“Contains sulfites”—sobering warning found on almost every wine label.

Cause for alarm? Yes, for very severe asthmatics—but many foods cause them problems. One dried apricot has 10 times the sulfites as one glass of wine.

A natural component of fermentation, sulfites have been added to preserve wine and prevent oxidation since Roman times.

It is almost impossible to make good wine without sulfites. There are very low sulfite wines, but usually they are expensive and have other limitations—they spoil quickly and must be consumed within 18 months after making starts, meaning a shelf life of less than a year in stores. Short shelf life terrorizes wine sellers.

Sulfites also get blamed for morning-after headaches and hangovers. Some people have a problem metabolizing wine, but according to allergy doctors, sulfite is not the cause of headaches and hangovers. Prime suspects are over-consumption and histamines, which occur naturally in wine, especially during malolactic (secondary) fermentation.

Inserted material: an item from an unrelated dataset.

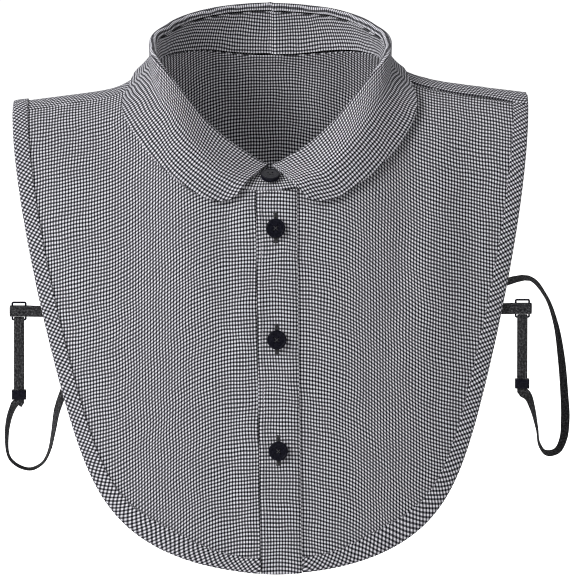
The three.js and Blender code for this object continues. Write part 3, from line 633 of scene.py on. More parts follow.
def new_object(name, mesh, material):
    mesh.materials.clear()
    mesh.materials.append(material)
    piece = bpy.data.objects.new(name, mesh)
    bpy.context.scene.collection.objects.link(piece)
    return piece


def smooth(mesh, sharp):
    """Smooth shading, but for edges over an angle in degrees."""
    mesh.shade_smooth()
    mesh.set_sharp_from_angle(angle=math.radians(sharp))


def joined(name, parts):
    """One mesh from several pairs of points and faces."""
    points, faces = [], []
    for more_points, more_faces in parts:
        start = len(points)
        points.extend(more_points)
        faces.extend([start + k for k in face] for face in more_faces)
    mesh = bpy.data.meshes.new(name)
    mesh.from_pydata(points, [], faces)
    return mesh


def bevelled_plate(name, loops, thickness, bevel, rounding, centre):
    """A flat plate with round edges from loops of x and y; the loops inside another are holes."""
    curve = bpy.data.curves.new(name, "CURVE")
    curve.dimensions = "2D"
    curve.fill_mode = "BOTH"
    curve.extrude = thickness / 2 - bevel
    curve.bevel_depth = bevel
    curve.bevel_resolution = rounding
    for loop in loops:
        spline = curve.splines.new("POLY")
        spline.points.add(len(loop) - 1)
        for point, (x, y) in zip(spline.points, loop):
            point.co = (x, y, 0, 1)
        spline.use_cyclic_u = True
    holder = bpy.data.objects.new(name, curve)
    bpy.context.scene.collection.objects.link(holder)
    depsgraph = bpy.context.evaluated_depsgraph_get()
    mesh = bpy.data.meshes.new_from_object(holder.evaluated_get(depsgraph))
    bpy.data.objects.remove(holder)
    mesh.transform(Matrix.Translation(centre))
    return mesh


def mesh_from(name, points, faces, uvs=None, sharp=50):
    """A closed mesh with faces that point outwards; uvs hold one pair for each point."""
    points = np.asarray(points, float)
    faces = np.asarray(faces, int)
    corners = points[faces]
    volume = np.einsum("ij,ij->", corners[:, 0], np.cross(corners[:, 1], corners[:, 2]))
    volume += np.einsum("ij,ij->", corners[:, 0], np.cross(corners[:, 2], corners[:, 3]))
    if volume < 0:
        faces = faces[:, ::-1]
    mesh = bpy.data.meshes.new(name)
    mesh.from_pydata(points.tolist(), [], faces.tolist())
    if uvs is not None:
        layer = mesh.uv_layers.new(name="cut")
        layer.data.foreach_set("uv", np.asarray(uvs, float)[faces.ravel()].ravel())
    smooth(mesh, sharp)
    mesh.update()
    return mesh


def shell_mesh(name, outer, inner, uv):
    """A closed wall between two grids of points, with the flat cut as its UV map in millimetres."""
    rows, columns = outer.shape[:2]
    count = rows * columns
    points = np.concatenate([outer.reshape(-1, 3), inner.reshape(-1, 3)])
    ids = np.arange(count).reshape(rows, columns)
    a, b, c, d = ids[:-1, :-1], ids[1:, :-1], ids[1:, 1:], ids[:-1, 1:]
    top = np.stack([a, b, c, d], axis=-1).reshape(-1, 4)
    under = np.stack([a, d, c, b], axis=-1).reshape(-1, 4) + count
    rim = np.concatenate([ids[:, 0], ids[-1, 1:], ids[-2::-1, -1], ids[0, -2:0:-1]])
    nxt = np.roll(rim, -1)
    band = np.stack([nxt, rim, rim + count, nxt + count], axis=-1)
    flat = uv.reshape(-1, 2) * millimetres
    faces = np.concatenate([top, under, band])
    return mesh_from(name, points, faces, np.concatenate([flat, flat]))


def flat_area(uv):
    a, b, c, d = uv[:-1, :-1], uv[1:, :-1], uv[1:, 1:], uv[:-1, 1:]
    first, second = c - a, d - b
    double = first[..., 0] * second[..., 1] - first[..., 1] * second[..., 0]
    return float(np.abs(double).sum() / 2)


def settle(piece, nodes, slot):
    """Ties a finished piece to the part's body and hides the solids it stands for."""
    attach(piece, "root")
    if nodes:
        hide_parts(*nodes)


def add_solid(name, mesh, material, nodes, slot):
    settle(new_object(name, mesh, material), nodes, slot)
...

The 1988 label law requiring “contains sulfites” stems from problems when restaurateurs used sulfites for same reason as winemakers—to prevent fruits and veggies from wilting and turning brown. Restaurant sulfite applications were far in excess of anything ever found in wine. Still, government decreed; label warnings appeared.

Ironically, with modern techniques, most wines today have less sulfites than ever before.

Dry red wines have the least sulfites—tannins do the task of preservation, sulfites not needed. Because they lack tannin, sweet white wines and dessert wines have the most sulfites. Drink accordingly, sulfite-phobes.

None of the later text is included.